Le Chili a vécu la longue mais non stérile période des gouvernements capitalistes. Et si je dis non stérile, c’est effectivement parce que je soutiens que dans notre pays, la démocratie bourgeoise a fonctionné vraiment ainsi. Les institutions chiliennes sont plus que centenaires, et cette année, le Congrès de ma patrie, auquel j’appartiens depuis vingt sept ans, deux comme député et vingt cinq comme sénateur, fêtera ses 160 ans de travail quasi ininterrompu. Je dirais même de travail ininterrompu. Nous ne renions pas ce qui a été fait, mais nous soutenons que le chemin d’hier ne peut pas être celui de demain. Au vieux système politique on doit au moins d’avoir fait miroiter l’espérance, même démagogique, d’une révolution et d’une liberté taillées sur le modèle réformiste de la démocratie chrétienne. 

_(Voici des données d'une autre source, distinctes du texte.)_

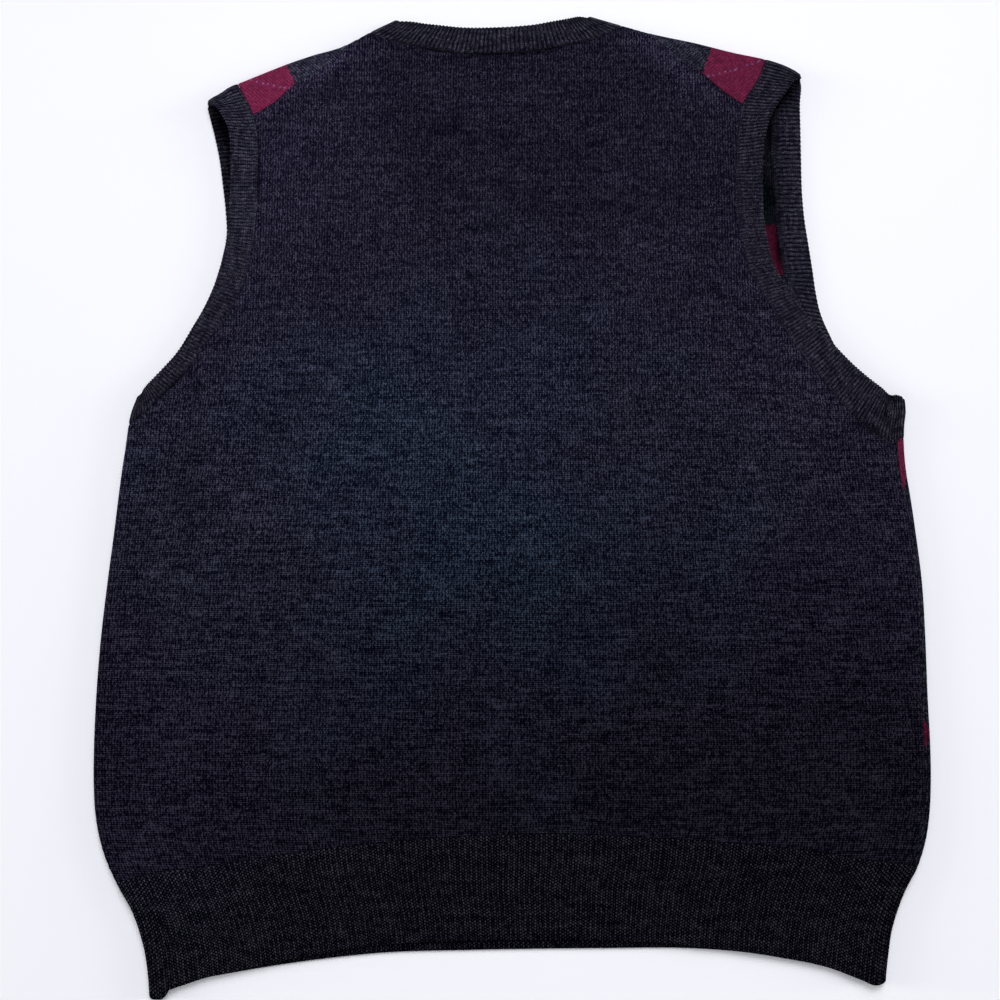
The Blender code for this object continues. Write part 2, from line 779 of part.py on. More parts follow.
# The seams that the panels share, each between two stations of the bands.
left_up, left_over, left_down, left_under = left_band
right_up, right_over, right_down, right_under = right_band
neck_up, neck_over, neck_down, neck_under = neck

left_shoulder_at = nearest(left_up, "back", LEFT_SHOULDER_SEAM_END)
right_shoulder_at = nearest(right_up, "back", RIGHT_SHOULDER_SEAM_END)


def under_fold(stations, fold, inset):
    """The index of the first station this far inside the fold's turn."""
    return next(i for i, s in enumerate(stations) if fold.past(s.seam) < -inset)


side_left_at = len(left_down) - 1 - under_fold(left_down[::-1], LEFT, SIDE_SEAM_INSET - FOLD_RADIUS)
side_right_at = under_fold(right_up, RIGHT, SIDE_SEAM_INSET - FOLD_RADIUS)
neck_left_at = len(neck_down) - 1 - under_fold(neck_down[::-1], SHOULDER_LEFT, NECK_SEAM_UNDERLAP)
neck_right_at = under_fold(neck_down, SHOULDER_RIGHT, NECK_SEAM_UNDERLAP)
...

Et je ne nie pas que ce gouvernement, auquel succède désormais le gouvernement du peuple, n’ait pas accompli des pas en avant dans les domaines économique, social et politique. Mais il n’a pas éliminé les grands déficits qui caractérisent l’existence des peuples comme les nôtres : logement, travail, santé, éducation. Il n’existe aucun pays en voie de développement qui ait pu résoudre un seul de ces éléments essentiels, en particulier sur ce continent, où un vaste secteur humain a toujours été méconnu. Il s’agit des descendants des Atahualpa, ou des fils de Lautaro dans ma patrie, l’héroïque aruaco, le mapuche, l’indien ou le métis. Alors qu’ils ont donné la semence de notre race, ils ont été repoussés, infériorisés, et dans certains pays, niés dans leur existence.
C’est pourquoi notre lutte et notre détermination ont tendu à donner le pouvoir à un peuple qui désirait une profonde transformation dans les domaines économique, social et politique, et non la transmission du pouvoir d’un homme à un autre. Comme je l’ai déjà dit, Sérénissime Grand Maître, pour ouvrir le chemin vers son droit légitime au socialisme, le Chili a sa propre histoire, comme les autres peuples ont la leur avec ses caractéristiques particulières. Et la Colombie a, comme le Chili, sa propre vocation démocratique et libertaire.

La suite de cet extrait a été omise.